Look for the string "joints" in the lines and copy each line that has it.

(GIVEN DATA)
::::
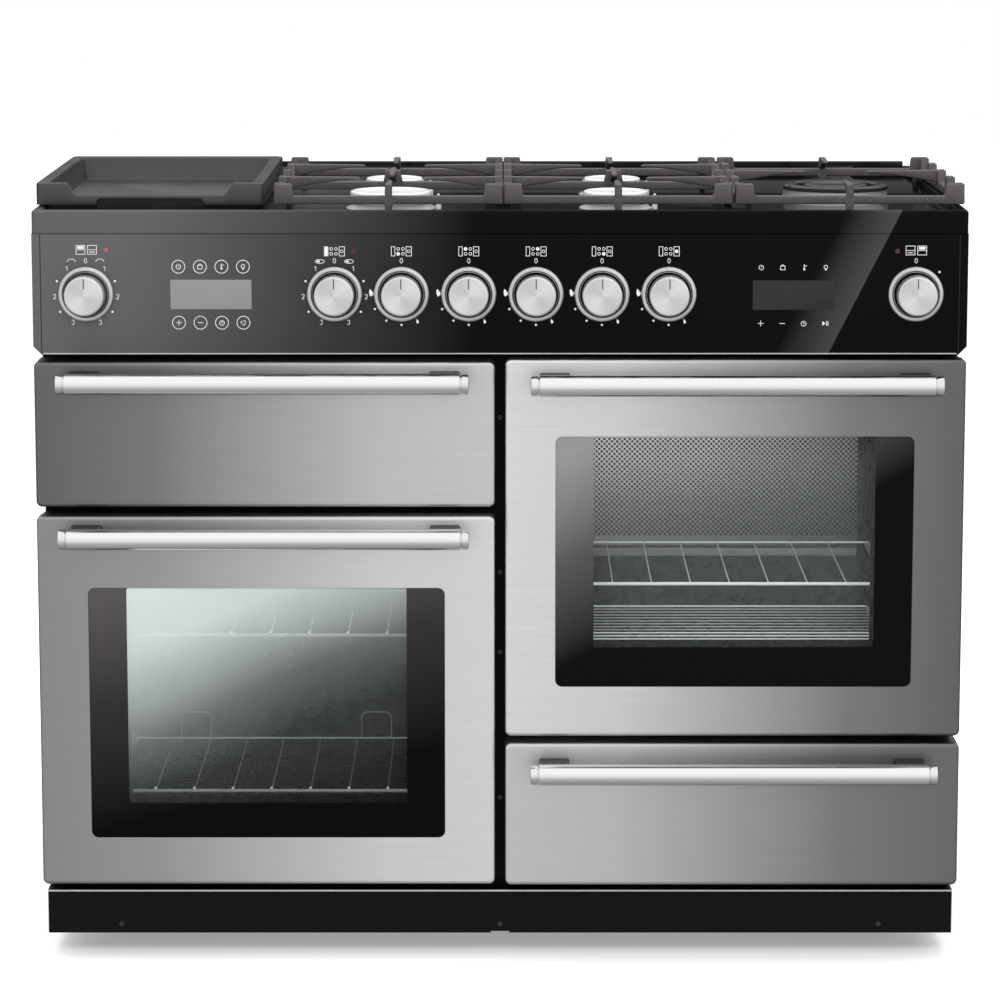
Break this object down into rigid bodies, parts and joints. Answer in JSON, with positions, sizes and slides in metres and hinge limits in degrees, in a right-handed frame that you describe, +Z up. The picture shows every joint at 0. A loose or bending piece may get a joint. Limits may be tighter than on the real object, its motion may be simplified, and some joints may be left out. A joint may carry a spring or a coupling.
{
  "type": "range cooker with double oven",
  "caption": "Wide free-standing range cooker: gas hob with griddle, glide-out grill, drop-down main and second ovens and a warm proving drawer, in brushed steel and black.",
  "frame": {"origin": "on the floor, below the middle of the cooker's box, handles included", "axes": "+X to the cook's right along the width, +Y to the back (the doors face -Y), +Z up"},
  "size_m": [1.092, 0.6604, 0.933],
  "materials": {
    "brushed_steel": "horizontally brushed stainless steel",
    "black_enamel": "black enamel or lacquer",
    "oven_enamel": "grey speckled oven enamel",
    "zinc_steel": "zinc-coated sheet steel",
    "hob_black": "gloss black hob enamel",
    "black_glass": "gloss black glass-fronted panel",
    "door_glass": "tinted oven-door glass",
    "chrome": "bright chrome",
    "satin_alu": "spun-brushed aluminium",
    "cast_iron": "matt enamelled cast iron",
    "griddle_iron": "non-stick coated cast iron",
    "burner_cap": "gloss black enamelled burner cap",
    "burner_alu": "cast aluminium burner body",
    "seal_rubber": "matt black seal",
    "black_plastic": "black moulded plastic",
    "brass": "machined brass",
    "element": "dark oxidised element sheath"
  },
  "bodies": {
    "chassis": {"plinth": "black_enamel", "screws": "zinc_steel", "base_tray": "zinc_steel", "levelling_feet": "black_plastic", "side_panels": "black_enamel", "back_panel": "zinc_steel", "front_frame": "black_enamel", "hob_plate": "hob_black", "control_fascia": "black_glass", "electric_controls": "black_plastic", "knob_bezels": "satin_alu", "gas_manifold": "brass", "main_oven_cavity": "oven_enamel", "second_oven_cavity": "oven_enamel", "grill_housing": "oven_enamel", "proving_housing": "zinc_steel", "door_seals": "seal_rubber", "main_oven_shelves": "chrome", "second_oven_shelves": "chrome", "burner_heads": "burner_alu", "burner_caps": "burner_cap", "fan_baffles": "oven_enamel", "hinge_arms": "zinc_steel", "runner_outers": "zinc_steel", "heating_elements": "element"},
    "griddle": {"griddle": "griddle_iron"},
    "left_pan_support": {"left_pan_support": "cast_iron"},
    "middle_pan_support": {"middle_pan_support": "cast_iron"},
    "right_pan_support": {"right_pan_support": "cast_iron"},
    "main_door": {"main_door_skin": "brushed_steel", "main_door_liner": "oven_enamel", "main_door_glass": "door_glass", "main_door_handle": "chrome"},
    "second_door": {"second_door_skin": "brushed_steel", "second_door_liner": "oven_enamel", "second_door_glass": "door_glass", "second_door_handle": "chrome"},
    "grill_drawer": {"grill_front": "brushed_steel", "grill_handle": "chrome", "grill_carriage": "oven_enamel"},
    "grill_middle_runners": {"grill_runner_middles": "zinc_steel"},
    "proving_drawer": {"proving_front": "brushed_steel", "proving_handle": "chrome", "proving_box": "zinc_steel"},
    "proving_middle_runners": {"proving_runner_middles": "zinc_steel"},
    "main_fan": {"main_oven_fan": "zinc_steel"},
    "second_fan": {"second_oven_fan": "zinc_steel"},
    "grill_knob": {"grill_knob": "satin_alu"},
    "griddle_knob": {"griddle_knob": "satin_alu"},
    "proving_knob": {"proving_knob": "satin_alu"},
    "front_left_burner_spindle": {"front_left_burner_spindle": "zinc_steel"},
    "front_left_burner_knob": {"front_left_burner_knob": "satin_alu"},
    "rear_left_burner_spindle": {"rear_left_burner_spindle": "zinc_steel"},
    "rear_left_burner_knob": {"rear_left_burner_knob": "satin_alu"},
    "rear_right_burner_spindle": {"rear_right_burner_spindle": "zinc_steel"},
    "rear_right_burner_knob": {"rear_right_burner_knob": "satin_alu"},
    "front_right_burner_spindle": {"front_right_burner_spindle": "zinc_steel"},
    "front_right_burner_knob": {"front_right_burner_knob": "satin_alu"},
    "wok_burner_spindle": {"wok_burner_spindle": "zinc_steel"},
    "wok_burner_knob": {"wok_burner_knob": "satin_alu"}
  },
  "joints": [
    {"name": "main_door_hinge", "type": "hinge", "parent": "chassis", "child": "main_door", "pos_m": [-0.276, -0.26575, 0.105], "axis": [1, 0, 0], "range_deg": [0, 90]},
    {"name": "second_door_hinge", "type": "hinge", "parent": "chassis", "child": "second_door", "pos_m": [0.2755, -0.26575, 0.2865], "axis": [1, 0, 0], "range_deg": [0, 90]},
    {"name": "grill_drawer_slide", "type": "slide", "parent": "chassis", "child": "grill_drawer", "axis": [0, -1, 0], "range_m": [0, 0.34]},
    {"name": "grill_middle_runner_slide", "type": "slide", "parent": "chassis", "child": "grill_middle_runners", "axis": [0, -1, 0], "range_m": [0, 0.17]},
    {"name": "proving_drawer_slide", "type": "slide", "parent": "chassis", "child": "proving_drawer", "axis": [0, -1, 0], "range_m": [0, 0.335]},
    {"name": "proving_middle_runner_slide", "type": "slide", "parent": "chassis", "child": "proving_middle_runners", "axis": [0, -1, 0], "range_m": [0, 0.1675]},
    {"name": "griddle_lift", "type": "slide", "parent": "chassis", "child": "griddle", "axis": [0, 0, 1], "range_m": [0, 0.1]},
    {"name": "left_pan_support_lift", "type": "slide", "parent": "chassis", "child": "left_pan_support", "axis": [0, 0, 1], "range_m": [0, 0.1]},
    {"name": "middle_pan_support_lift", "type": "slide", "parent": "chassis", "child": "middle_pan_support", "axis": [0, 0, 1], "range_m": [0, 0.1]},
    {"name": "right_pan_support_lift", "type": "slide", "parent": "chassis", "child": "right_pan_support", "axis": [0, 0, 1], "range_m": [0, 0.1]},
    {"name": "main_fan_spin", "type": "hinge", "parent": "chassis", "child": "main_fan", "pos_m": [-0.276, 0.18225, 0.31], "axis": [0, 1, 0], "continuous": true},
    {"name": "second_fan_spin", "type": "hinge", "parent": "chassis", "child": "second_fan", "pos_m": [0.2755, 0.18225, 0.494], "axis": [0, 1, 0], "continuous": true},
    {"name": "grill_knob_turn", "type": "hinge", "parent": "chassis", "child": "grill_knob", "pos_m": [-0.483, -0.27775, 0.807], "axis": [0, 1, 0], "range_deg": [-155, 155]},
    {"name": "griddle_knob_turn", "type": "hinge", "parent": "chassis", "child": "griddle_knob", "pos_m": [-0.193, -0.27775, 0.807], "axis": [0, 1, 0], "range_deg": [-155, 155]},
    {"name": "proving_knob_turn", "type": "hinge", "parent": "chassis", "child": "proving_knob", "pos_m": [0.485, -0.27775, 0.807], "axis": [0, 1, 0], "range_deg": [0, 47]},
    {"name": "front_left_burner_push", "type": "slide", "parent": "chassis", "child": "front_left_burner_spindle", "axis": [0, 1, 0], "range_m": [0, 0.0035], "stiffness_N_per_m": 1500},
    {"name": "front_left_burner_knob_turn", "type": "hinge", "parent": "front_left_burner_spindle", "child": "front_left_burner_knob", "pos_m": [-0.115, -0.27775, 0.807], "axis": [0, 1, 0], "range_deg": [-211, 0]},
    {"name": "rear_left_burner_push", "type": "slide", "parent": "chassis", "child": "rear_left_burner_spindle", "axis": [0, 1, 0], "range_m": [0, 0.0035], "stiffness_N_per_m": 1500},
    {"name": "rear_left_burner_knob_turn", "type": "hinge", "parent": "rear_left_burner_spindle", "child": "rear_left_burner_knob", "pos_m": [-0.0365, -0.27775, 0.807], "axis": [0, 1, 0], "range_deg": [-211, 0]},
    {"name": "rear_right_burner_push", "type": "slide", "parent": "chassis", "child": "rear_right_burner_spindle", "axis": [0, 1, 0], "range_m": [0, 0.0035], "stiffness_N_per_m": 1500},
    {"name": "rear_right_burner_knob_turn", "type": "hinge", "parent": "rear_right_burner_spindle", "child": "rear_right_burner_knob", "pos_m": [0.042, -0.27775, 0.807], "axis": [0, 1, 0], "range_deg": [-211, 0]},
    {"name": "front_right_burner_push", "type": "slide", "parent": "chassis", "child": "front_right_burner_spindle", "axis": [0, 1, 0], "range_m": [0, 0.0035], "stiffness_N_per_m": 1500},
    {"name": "front_right_burner_knob_turn", "type": "hinge", "parent": "front_right_burner_spindle", "child": "front_right_burner_knob", "pos_m": [0.119, -0.27775, 0.807], "axis": [0, 1, 0], "range_deg": [-211, 0]},
    {"name": "wok_burner_push", "type": "slide", "parent": "chassis", "child": "wok_burner_spindle", "axis": [0, 1, 0], "range_m": [0, 0.0035], "stiffness_N_per_m": 1500},
    {"name": "wok_burner_knob_turn", "type": "hinge", "parent": "wok_burner_spindle", "child": "wok_burner_knob", "pos_m": [0.197, -0.27775, 0.807], "axis": [0, 1, 0], "range_deg": [-211, 0]}
  ],
  "couplings": [
    {"joint": "grill_middle_runner_slide", "follows": "grill_drawer_slide", "ratio": 0.5},
    {"joint": "proving_middle_runner_slide", "follows": "proving_drawer_slide", "ratio": 0.5}
  ]
}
::::
(FULL ANSWER)
Break this object down into rigid bodies, parts and joints. Answer in JSON, with positions, sizes and slides in metres and hinge limits in degrees, in a right-handed frame that you describe, +Z up. The picture shows every joint at 0. A loose or bending piece may get a joint. Limits may be tighter than on the real object, its motion may be simplified, and some joints may be left out. A joint may carry a spring or a coupling.
  "joints": [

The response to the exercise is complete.